▶ _AIM_
Take the material and output all of it exactly.

▶ _DATA EXTRACT_

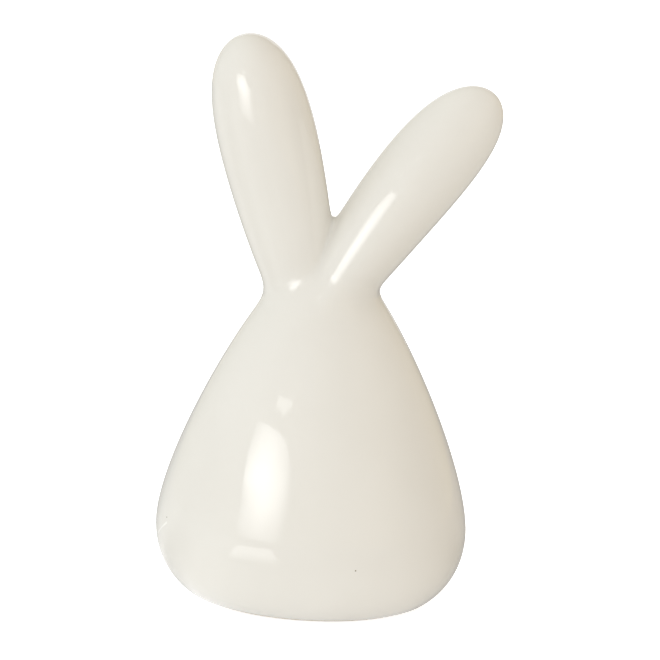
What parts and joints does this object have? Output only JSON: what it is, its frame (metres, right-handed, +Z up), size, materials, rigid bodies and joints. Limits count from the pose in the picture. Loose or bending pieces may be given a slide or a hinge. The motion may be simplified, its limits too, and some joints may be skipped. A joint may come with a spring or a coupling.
{
  "type": "bunny ornament",
  "caption": "Free-standing hollow ceramic bunny: a smooth cone body on a flat foot with felt pads, and two upright hollow ears luted to the neck, one leaning out.",
  "frame": {"origin": "middle of the bounding box's underside, on the surface that the four felt pads stand on", "axes": "+Z up; +X towards the ear that leans well out (the picture's right); -Y is the front that the picture shows"},
  "size_m": [0.103, 0.095, 0.1811],
  "materials": {
    "glaze": "gloss cream-white glaze",
    "fired_slip": "matt, unglazed",
    "felt": "pressed wool felt"
  },
  "bodies": {
    "root": {"body_shell": "glaze", "left_ear": "glaze", "right_ear": "glaze", "left_ear_slip_joint": "fired_slip", "right_ear_slip_joint": "fired_slip", "ear_crease_slip_joint": "fired_slip", "felt_pad_back_left": "felt", "felt_pad_back_right": "felt", "felt_pad_front_left": "felt", "felt_pad_front_right": "felt"}
  },
  "joints": []
}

▶ _RESPONSE TO THE TASK_
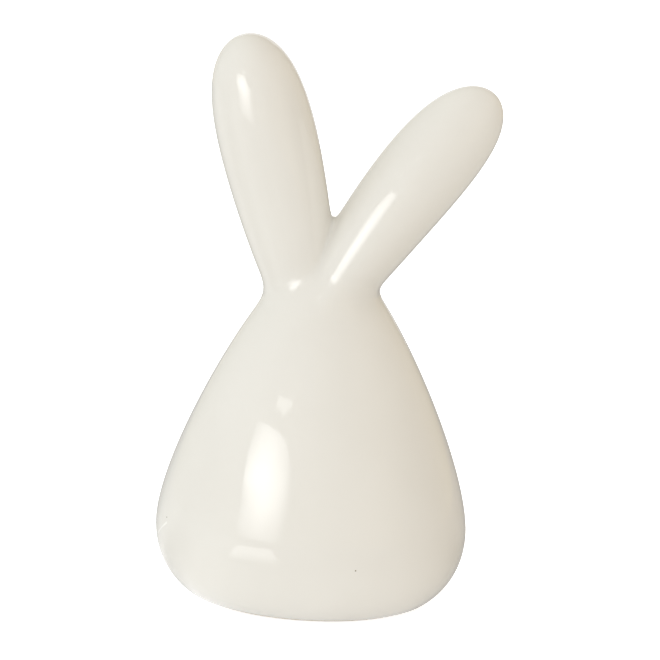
What parts and joints does this object have? Output only JSON: what it is, its frame (metres, right-handed, +Z up), size, materials, rigid bodies and joints. Limits count from the pose in the picture. Loose or bending pieces may be given a slide or a hinge. The motion may be simplified, its limits too, and some joints may be skipped. A joint may come with a spring or a coupling.
{
  "type": "bunny ornament",
  "caption": "Free-standing hollow ceramic bunny: a smooth cone body on a flat foot with felt pads, and two upright hollow ears luted to the neck, one leaning out.",
  "frame": {"origin": "middle of the bounding box's underside, on the surface that the four felt pads stand on", "axes": "+Z up; +X towards the ear that leans well out (the picture's right); -Y is the front that the picture shows"},
  "size_m": [0.103, 0.095, 0.1811],
  "materials": {
    "glaze": "gloss cream-white glaze",
    "fired_slip": "matt, unglazed",
    "felt": "pressed wool felt"
  },
  "bodies": {
    "root": {"body_shell": "glaze", "left_ear": "glaze", "right_ear": "glaze", "left_ear_slip_joint": "fired_slip", "right_ear_slip_joint": "fired_slip", "ear_crease_slip_joint": "fired_slip", "felt_pad_back_left": "felt", "felt_pad_back_right": "felt", "felt_pad_front_left": "felt", "felt_pad_front_right": "felt"}
  },
  "joints": []
}